BIOS update is probably available but I currently don’t have Windows installation. Will try to attempt a boot without nomsi flag and log the errors. However I did try once just before running the bug report sh. (snippets in previous reply)
Since it’s a complete lockdown here I am not willing to experiment with the bios of the only computer available to me currently. However can try experiments with OS.
To add to my previous post, my laptop has a Hard drive controller daughter board with one sata and one mini sata port. This board connects to the motherboard. The incident with the sata port had me switch to DVD Bay for mounting my SSD.
[Nvidia drivers not installed.]
[Update: Interestingly, sometime in the past (probably around the same time I switched SATA ports) i had a few kernel modules disabled (don’t remember why) using /etc/modprobe.d/blacklist.conf: vga16fb, nouveau, rivafb, nvidiafb, rivatv ]
Experiment 1: replaced nomsi with noaer so it will ignore errors and not disable MSI. Boot was success. Login success. Checked dmesg and as expected nothing jumped out.
Experiment 2: removed pci flag from grub altogether. Boot success. Login failed. Was stuck after entering login password. Had to force shutdown (long press power button).
dmesg.0.log (2.0 MB)
Rebooted using pci=noaer
flag. Above is dmesg of last boot [dmesg.0.log].
seems like I can manage with pci=noaer
flag instead of nomsi
.
@generix Thanks again for your time, will be waiting for your inputs.
By setting pci=nomsi you’ve fallen for a fallacy. I doesn’t fix anything but it also just hides the errors since it includes pci=noaer. The same goes for pci=nommconf. Don’t use them, only pci=noaer.
Looking at the error, it looks like those errors come from a (partially) broken wifi-adapter (RTL8723BE). Does that work at all? Can you disable it for testing and check if the system comes up correctly without pci=noaer?
Searching for that RTL8723BE told me that it is broken by design and always generates that error flood. No way around it but setting pci=noaer.
So since that is settled, please install the nvidia drivers so I can have a look at that.

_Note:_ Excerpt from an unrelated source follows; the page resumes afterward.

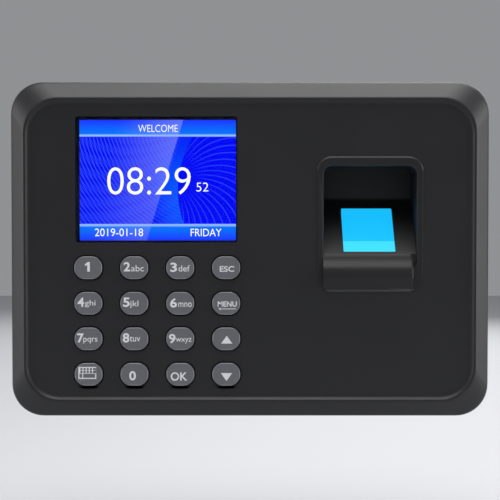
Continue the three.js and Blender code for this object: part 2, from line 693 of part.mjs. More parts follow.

Yes, WiFi works well, since you are saying the device is flooding the logs with errors, I have included the module in blacklist so it doesn’t load on startup: /etc/modprobe.d/blacklist.conf
now contains blacklist rtl8723be
at the end.
grub now only contains pci=noaer
. Installed nvidia drivers v390 (felt should go with something stable instead of lastest)
nvidia-smi says NVIDIA-SMI has failed because it couldn't communicate with the NVIDIA driver. Make sure that the latest NVIDIA driver is installed and running.
Tried booting with prime profile selected as nvidia. After Ubuntu splash, did not proceed to login screen. Tried gaining alternate tty using ctrl+alt+f2/f3/f4 but it forces back to black screen with following line and blinking underscore. Only option left was to force shutdown. Had to get root shell from recovery mode and switch to intel profile.
The lines on black screen say:
/dev/sda5: clean, 619784/2457600 files, 7058613/9828096 blocks
_
My guess, above lines are unrelated, while in background nvidia driver is trying to start up and render something but it fails, hence nothing works. While taking root shell, weird logs were written over the interface like stopping nvidia persistance daemon etc.
Attaching bug report output after successful boot using intel profile.
nvidia-bug-report.log (1.0 MB)
Looks like it’s cleanly booting now, yet:
kernel: NVRM: RmInitAdapter failed! (0x26:0x65:1123)
most likely, the gpu is simply broken.
Ah, was afraid of the same. Sometime in the future will try to check again after installing Windows and updating BIOS. Thanks a lot though, it was a nice learning experience.